Le procès de l’année s’est soldé par un acquittement des trois prévenus. Aux yeux des juges, l’ex-directeur du SREL, Marco Mille, l’ancien directeur des opérations, Frank Schneider, et l’ex-agent André Kemmer n’ont pas mené d’écoute illégale dans le cadre d’une affaire présentant des liens avec l’affaire Bommeleeër.
L’attente fut longue. Depuis ce jeudi matin, les trois ex-agents du SREL (Service de renseignement de l’État), inculpés dans une affaire qui a en fin de compte mené en juillet 2013 à la chute de l’ancien Premier ministre, Jean-Claude Juncker, sont fixés sur leur sort. La 12e chambre correctionnelle du tribunal d’arrondissement de Luxembourg, présidée par Marc Thill, a acquitté Marco Mille, Frank Schneider et André Kemmer sur toute la ligne. La partie civile, constituée par Loris Mariotto, l’homme de l’ombre de ce procès, est aussi repartie les mains vides.

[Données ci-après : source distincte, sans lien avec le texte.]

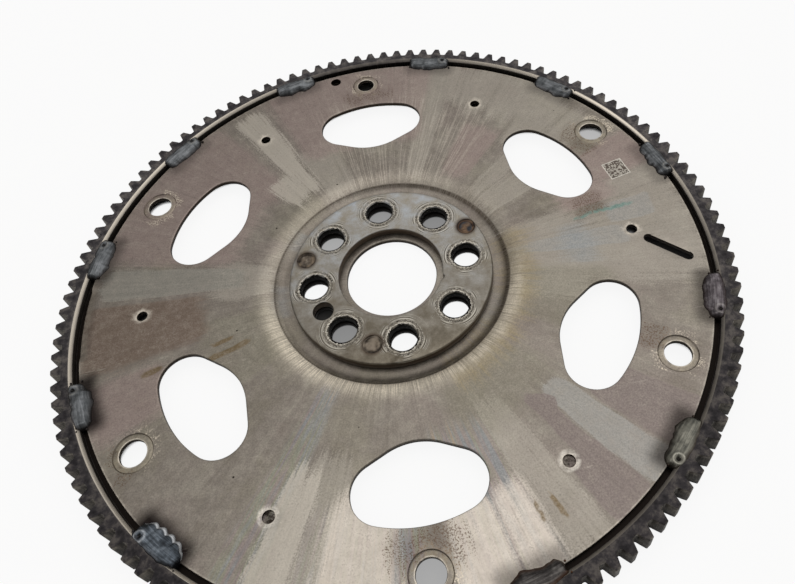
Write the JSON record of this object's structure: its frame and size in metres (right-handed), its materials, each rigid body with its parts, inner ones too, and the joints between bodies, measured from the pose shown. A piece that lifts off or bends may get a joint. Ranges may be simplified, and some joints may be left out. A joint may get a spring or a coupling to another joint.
{
  "type": "flexplate",
  "caption": "Automatic transmission flexplate: dished, windowed steel disc with a welded-on starter ring gear and a plug-welded hub reinforcement plate for the crankshaft bolts.",
  "frame": {"origin": "on the rotation axis, at the plane on which the ring gear rests", "axes": "+Z along the rotation axis towards the torque converter side, +Y through the tight-fitting converter hole, +X completes the right-handed set"},
  "size_m": [0.3398, 0.3398, 0.0119],
  "materials": {
    "sheet_steel": "stamped sheet with drawing lines, water stains and faint heat tint, satin",
    "gear_steel": "dark mottled oxide on the faces, cutter marks on the tooth flanks",
    "plate_steel": "ground plate, satin, with bolt-head witness rings",
    "plug_weld": "dark rough weld metal with slag",
    "weld_bead": "blue-grey lumpy weld metal with spatter"
  },
  "bodies": {
    "root": {"flexplate_disc": "sheet_steel", "ring_gear": "gear_steel", "hub_plate": "plate_steel", "plug_weld_1": "plug_weld", "plug_weld_2": "plug_weld", "plug_weld_3": "plug_weld", "weld_bead_01": "weld_bead", "weld_bead_02": "weld_bead", "weld_bead_03": "weld_bead", "weld_bead_04": "weld_bead", "weld_bead_05": "weld_bead", "weld_bead_06": "weld_bead", "weld_bead_07": "weld_bead", "weld_bead_08": "weld_bead", "weld_bead_09": "weld_bead", "weld_bead_10": "weld_bead", "weld_bead_11": "weld_bead", "weld_bead_12": "weld_bead"}
  },
  "joints": []
}
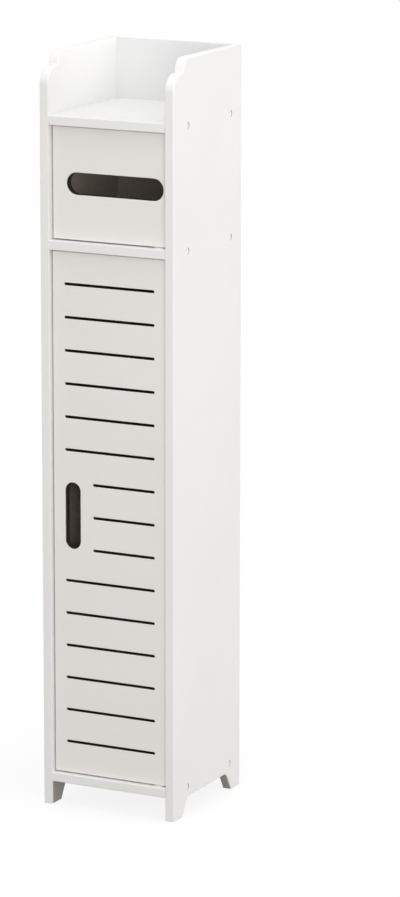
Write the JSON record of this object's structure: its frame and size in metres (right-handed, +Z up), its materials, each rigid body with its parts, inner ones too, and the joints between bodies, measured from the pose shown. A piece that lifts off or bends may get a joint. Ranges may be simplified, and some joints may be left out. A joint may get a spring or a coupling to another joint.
{
  "type": "toilet roll storage cabinet",
  "caption": "Tall narrow floor cabinet with an open tray on top, a small door with a paper slot and a tall louvred door, both hung on vertical pivot pins.",
  "frame": {"origin": "middle of the base at floor level", "axes": "+Z up, front towards -Y, +X to the right seen from the front"},
  "size_m": [0.154, 0.154, 0.796],
  "materials": {
    "body_paint": "satin white paint on board",
    "door_paint": "satin off-white paint on board",
    "back_board": "white faced thin board",
    "nylon": "moulded white nylon",
    "steel": "zinc plated",
    "lacquer": "white lacquered steel",
    "ferrite": "sintered ferrite, matt"
  },
  "bodies": {
    "cabinet": {"left_side_panel": "body_paint", "right_side_panel": "body_paint", "bottom_shelf": "body_paint", "middle_shelf": "body_paint", "top_shelf": "body_paint", "back_panel": "back_board", "lower_door_bottom_bush": "nylon", "lower_door_top_bush": "nylon", "upper_door_bottom_bush": "nylon", "upper_door_top_bush": "nylon", "lower_catch_housing": "nylon", "lower_catch_magnet": "ferrite", "lower_catch_screws": "steel", "upper_catch_housing": "nylon", "upper_catch_magnet": "ferrite", "upper_catch_screws": "steel", "bottom_shelf_screws": "lacquer", "middle_shelf_screws": "lacquer", "top_shelf_screws": "lacquer", "back_panel_nails": "steel"},
    "upper_door": {"upper_door": "door_paint", "upper_door_bottom_pin": "steel", "upper_door_top_pin": "steel", "upper_strike_plate": "steel", "upper_strike_screw": "steel"},
    "lower_door": {"lower_door": "door_paint", "lower_door_bottom_pin": "steel", "lower_door_top_pin": "steel", "lower_strike_plate": "steel", "lower_strike_screw": "steel"}
  },
  "joints": [
    {"name": "upper_door_hinge", "type": "hinge", "parent": "cabinet", "child": "upper_door", "pos_m": [0.0558, -0.065, 0.6625], "axis": [0, 0, 1], "range_deg": [0, 110]},
    {"name": "lower_door_hinge", "type": "hinge", "parent": "cabinet", "child": "lower_door", "pos_m": [0.0558, -0.067, 0.314], "axis": [0, 0, 1], "range_deg": [0, 110]}
  ]
}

Au bout d’un procès explosif, qui s’est tenu début mars, le parquet avait requis une amende contre les trois ex-agents, qui se seraient notamment rendus coupables d’avoir mené une écoute illégale sur le nébuleux homme d’affaires Loris Mariotto. Le procureur d’État adjoint, Jean-Jacques Dolar, avait demandé une amende dont le montant maximal est fixé à 125 000 euros. Le prononcé était annoncé pour le 30 avril avant d’être repoussé à ce jeudi.
Juncker avait-il donné son feu vert ?
L’acquittement représente l’épilogue d’une affaire qui aura tenu en haleine le milieu politico-judiciaire depuis 2007. À l’époque, Loris Mariotto remet à l’agent André Kemmer un CD crypté avec un supposé enregistrement d’un entretien confidentiel entre le Grand-Duc Henri et le Premier ministre, Jean-Claude Juncker. Le sujet : l’affaire Bommeleeër. Il s’avère cependant rapidement que le CD est vide, suscitant l’ire des agents du SREL. Ils décident en janvier 2007 de mettre sous écoute Loris Mariotto.
La question centrale du procès était de savoir si Jean-Claude Juncker avait accordé le feu vert requis ou pas. Ce dernier a nié jusque devant les juges d’avoir validé la procédure. Un important flou persiste autour de cette écoute, qui est restée sans résultat. S’en suit un enregistrement secret d’un débriefing entre Marco Mille et le Premier ministre, des faits pour lesquels la prescription joue. L’ex-directeur était équipé d’une montre-enregistreuse. Ce fichier audio constitue le point de départ de l’affaire du SREL avec les suites que l’on connaît sur le plan politique.
Des avocats satisfaits et soulagés
Seul Frank Schneider était présent jeudi matin pour assister au prononcé. Marco Mille, travaillant à Munich, est resté en Bavière et s’est fait représenter par son avocat. André Kemmer avait lui aussi délégué son conseil.
«C’est le résultat souhaité au bout d’une affaire judiciaire qui a commencé fin 2012. Il nous reste à prendre connaissance des motivations des juges», affirme Me Laurent Niedner, avocat de Marco Mille.
«Je suis très satisfait de ce prononcé et surtout content pour André Kemmer qui a vécu un calvaire long de 13 ans. Ce calvaire trouve sa fin aujourd’hui», a souligné dans les couloirs de la Cité judiciaire Me Pol Urbany.
«Je ne me serais par forcément attendu à un épilogue si rapide. Je suis très agréablement surpris au vu du déroulement du procès», note de son côté Me Laurent Ries, avocat de Frank Schneider. Son client a dans la foulée loué l’état de droit, qui aurait fait son travail jusqu’au bout. «Je ne suis pas rancunier contre Jean-Claude Juncker», ajoute l’ex-agent.
Un appel du parquet reste possible
Les trois avocats ont tenu à louer le travail de fond effectué par les juges de la 12e chambre correctionnelle dans une affaire très complexe.
«Il revient au parquet d’apprécier s’il interjette appel ou pas», conclut Me Niedner. Le ministère public dispose de 40 jours pour prendre une décision. Les conseils des trois ex-agents estiment toutefois qu’un appel est peu probable.